Of the ten Board members excluding Johnson, seven of them have active C-level roles with other companies – as CEO, COO, or with other operations responsibility. Additionally, many have other Board commitments. Such a composition of Directors with active operational responsibilities could reduce the quality of attention each of them could offer to a Board.

Succession planning is the blueprint on who would succeed the key C-Suite executives, be it through developing internal candidates or by searching for external ones.

According to HBR, the amount of market value wiped out by badly managed CEO and C-suite transitions in the S&P 1500 is close to $1 trillion a year.

Perhaps the Board was confident enough to convince Johnson to stay a bit longer.
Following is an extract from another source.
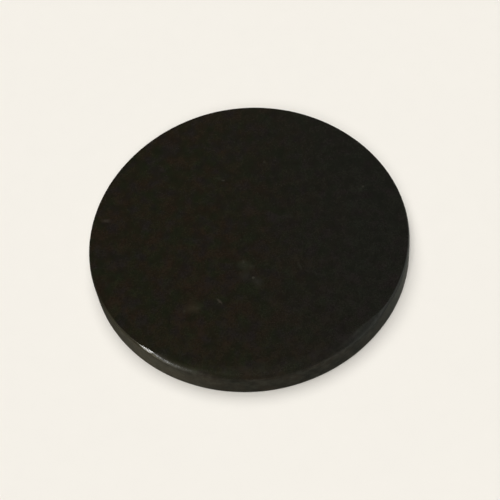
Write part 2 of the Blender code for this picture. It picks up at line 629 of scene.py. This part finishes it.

But with no contingency plans and trusting solely on the ability of an external search firm for a replacement shows signs of a dysfunctional Board.

Here are four areas where the Starbucks Board failed:

1) Failure to develop an internal pool of executives

The Board should have followed a rigorous two-pronged strategy - line up a strong set of internal candidates while exploring external candidates. In Starbuck’s case, it appears that development of internal candidates was not a priority. If it was, there could be internal senior executives would be ready to fill the gap.

Roz Brewer was supposed to be the next CEO until she got poached out of his COO job by Walgreens February 2021.

2) Failure to find an external candidate even after a year of Search

CEO Search takes time. Not necessarily for identifying one but on factors like giving them enough time to think about it, relieving of their commitment in their current organization and, the interview and assessment process itself.

However, returning with empty hands even after a year is not a desirable outcome.

3) Failure of foresight

The Board failed to have foresight on succession planning for the most important employee of the company – the CEO. They couldn’t develop anyone internally; they couldn’t take advantage of the sufficient notice given by the incumbent and couldn’t replace the Search firm even after six months of no results.

4) Lack of decision making

Could the Board not convince Johnson to stay one more year? Or did it not find him an asset anymore to tackle new challenges of unionization, rising labor cost, inadequate manpower and falling stock price? Either way, a lax and inefficient decision-making process has its finger print all over the place.

Without doubt, this Search puts the search firm that managed this mandate in the shadow of questionable capabilities, skills to influence the client and at failure to attract the right candidates.